Notes de lectures, notes de musique, notes sur l'air du temps qui passe. Bienvenue.
Il est des ouvrages que
l'on trouve tout par hasard, un peu comme si l'on venait d'ouvrir une pochette surprise: peu de monde en parle, ils passent totalement inaperçus, et au détour
d'un chemin, on les attrape au vol. "Kathy", de Patrice Juiff, est de ceux-là. L'homme est connu comme comédien, certes; il a publié un autre roman, chez Albin Michel s'il vous plaît; mais avant
de tomber tout par hasard sur "Kathy", je n'en avais jamais entendu parler. Pourtant, ça mérite d'être évoqué. C'est pourquoi je commets un billet là-dessus aujourd'hui.

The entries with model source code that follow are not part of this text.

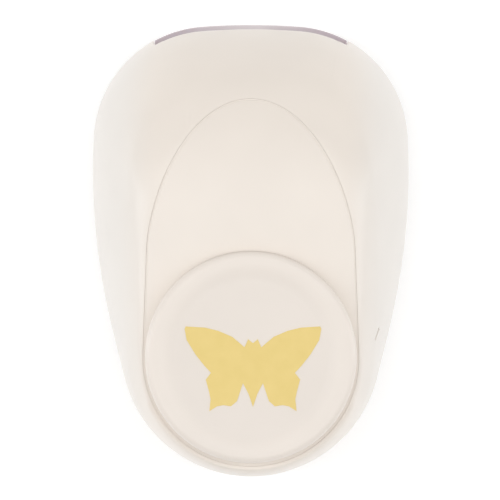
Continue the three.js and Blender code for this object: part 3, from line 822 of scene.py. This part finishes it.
def make_lever():
    """Tongue, pad seat, seam ledge, nose, hub, arms and stop wings in one moulding."""
    half = LEVER_HALF + TONGUE_SWELL
    ring = PAD_R + SEAT_CLEARANCE
    straight = [(mix(ring, half, t / 14), mix(PAD_Y, 0, t / 14)) for t in range(14)]
    right = [Vector(p) for p in straight + list(reversed(arch_points(swell=TONGUE_SWELL)))]
    left = [Vector((-p.x, p.y)) for p in reversed(right[:-1])]
    flat = [Vector((p.x, p.y, 0)) for p in right + left]
    steps, seat_r = 150, PAD_R + SEAT_GAP
    evened = [p.to_2d() for p in resample(flat, [i / steps for i in range(steps + 1)])]
    walls = offset([tuple(p) for p in evened], -WALL)
    sections = []
    for i, outer in enumerate(evened):
        angle = math.pi * i / steps
        seat = Vector((seat_r * math.cos(angle), PAD_Y + seat_r * math.sin(angle)))
        sections.append(tongue_section(outer, seat, walls[i]))
    width = len(sections[0])
    verts = [point for section in sections for point in section]
    faces = grid_faces(len(sections), width, wrap_columns=True)
    tongue = make_object("press_lever_shell", verts, faces, cream_shell)

    seat_profile = [(0.01, PAD_SEAT_Z), (ring - 0.5, PAD_SEAT_Z), (ring - 0.15, PAD_SEAT_Z - 0.15),
                    (ring, PAD_SEAT_Z - 0.5), (ring, SKIRT_Z), (ring - WALL, SKIRT_Z),
                    (ring - WALL, PAD_SEAT_Z - SEAT_THICK), (0.01, PAD_SEAT_Z - SEAT_THICK)]
    seat = lathe("lever_seat", seat_profile, (0, PAD_Y, 0), cream_shell, steps=120)

    nose_z = box_mm("press_block")[1].z + PIECE_GAP + NOSE_R
    nose = block("lever_nose", (-NOSE_HALF, DIE_Y - NOSE_R, nose_z), (NOSE_HALF, DIE_Y + NOSE_R, NOSE_TOP),
                 cream_shell)
    roller = bar("lever_nose_round", NOSE_R, DIE_Y, nose_z, -NOSE_HALF, NOSE_HALF, cream_shell)
    hub = bar("lever_hub", HUB_R, AXLE_Y, AXLE_Z, -HUB_HALF, HUB_HALF, cream_shell)
    arms = [lever_arm(side) for side in (-1, 1)]
    wings = [block(f"stop_wing_{side}", (side * WING_X - WING_HALF, WING_Y[0], WING_Z[0]),
                   (side * WING_X + WING_HALF, WING_Y[1], WING_Z[1]), cream_shell, 0.3) for side in (-1, 1)]
    return join([tongue, seat, make_flange(), nose, roller, hub] + arms + wings)


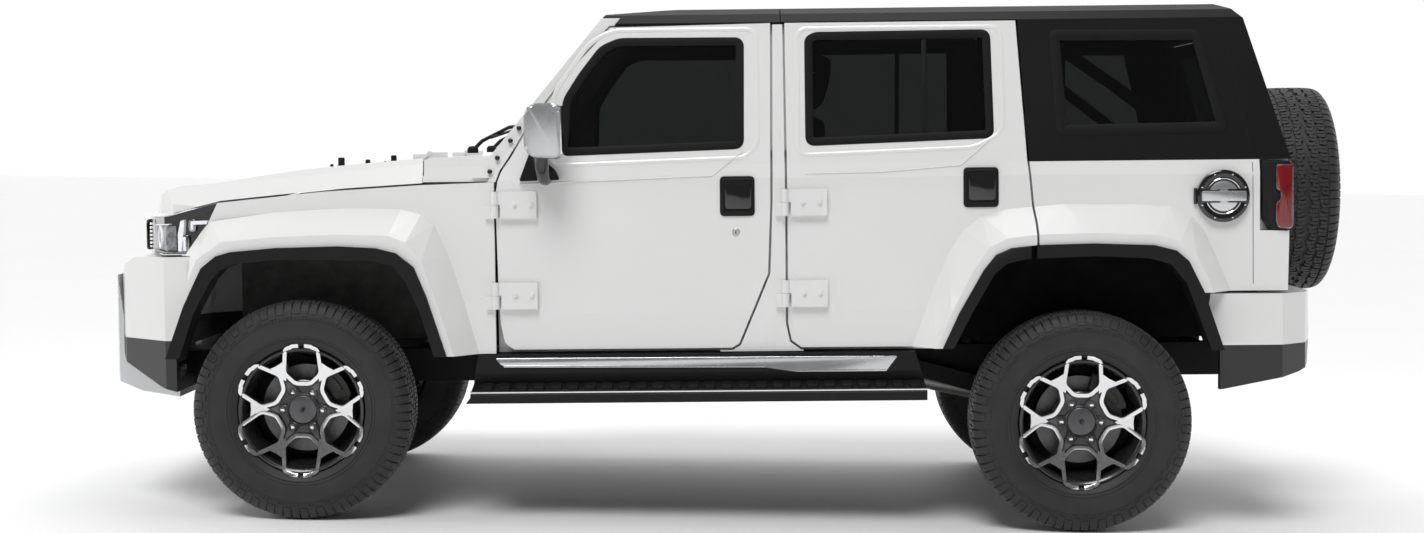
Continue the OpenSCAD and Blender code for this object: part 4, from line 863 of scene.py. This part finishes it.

Qu'en dire, en effet? C'est une prose qui fonctionne, c'est le moins qu'on puisse dire. L'auteur accroche ses lecteurs en lui soumettant, l'une après l'autre, des petites phrases qui donnent
envie d'en savoir plus, à petites doses, et font oublier la longueur des paragraphes et la rareté des dialogues. C'est qu'on ne parle pas beaucoup dans la famille biologique de Kathy, une famille
qu'elle retrouve après avoir vécu quinze ans dans une famille d'adoption. Pensez donc: elle se retrouve dans un univers sordide où la violence règne, où tout le monde fume et boit généreusement,
et couche de manière pour le moins libérée. Le tout, un peu en marge de la société, c'est le moins qu'on puisse dire. A Kathy de trouver sa place dans cette noce à Thomas!
Cette manière de procéder permet de créer les portraits psychologiques d'une jolie brochette de personnages, à l'instar de Ray, paterfamilias aux airs de pitbull, de Lazlo le métèque, juste
toléré parce qu'il est rentable, d'Adèle, malade et mourante, et de sa fille Pam. Plusieurs basculements émaillent ce récit: l'arrivée de Kathy, d'abord, pleine d'illusions qu'elle ne perdra
jamais tout à fait, chez sa famille. Puis l'assèchement des économies de Kathy, qui la font descendre du statut d'invitée "princesse" à celui de bonniche corvéable et utilisable à merci;
puis l'épreuve de l'euthanasie d'Adèle, pratiquée par Kathy elle-même, qui fait éclater ce petit monde. Kathy n'aura aucun problème à trouver sa place parmi les hommes de la famille, ni auprès
d'Adèle, ni auprès de Sol, la fille du ménage; mais sa mère, qui avait pris sur elle de la placer ailleurs, résiste.
On se retrouve donc avec une figure christique, ou du moins hagiographique, celle de Kathy, qu'aucun événement, aucune tuile ne fait vaciller dans sa détermination à trouver sa place dans le
ménage - et que rien ne conduit à se révolter, ni les coups, ni les viols incestueux, ni les travaux ingrats. Heureuse d'être là, d'être punie, violée, allant jusqu'à s'autoflageller à
l'occasion. Ce n'est cependant pas elle qui sera sacrifiée, mais tous les hommes de la maisonnée, tenants de la violence et de la magouille. En charge de Pam, Kathy finira par retrouver sa mère,
qui acceptera d'entendre ses sentiments dans la situation paroxystique, extrême, qui conclut ce roman. La femme comme seule survivante une fois que tout sera achevé? Dites-moi ce que vous en
pensez.
Allez-y donc... et bonne lecture! A noter, encore, que l'auteur déclare s'être inspiré de faits réels, survenus dans les années 2003.
Patrice Juiff, Kathy, Albin Michel, 2006.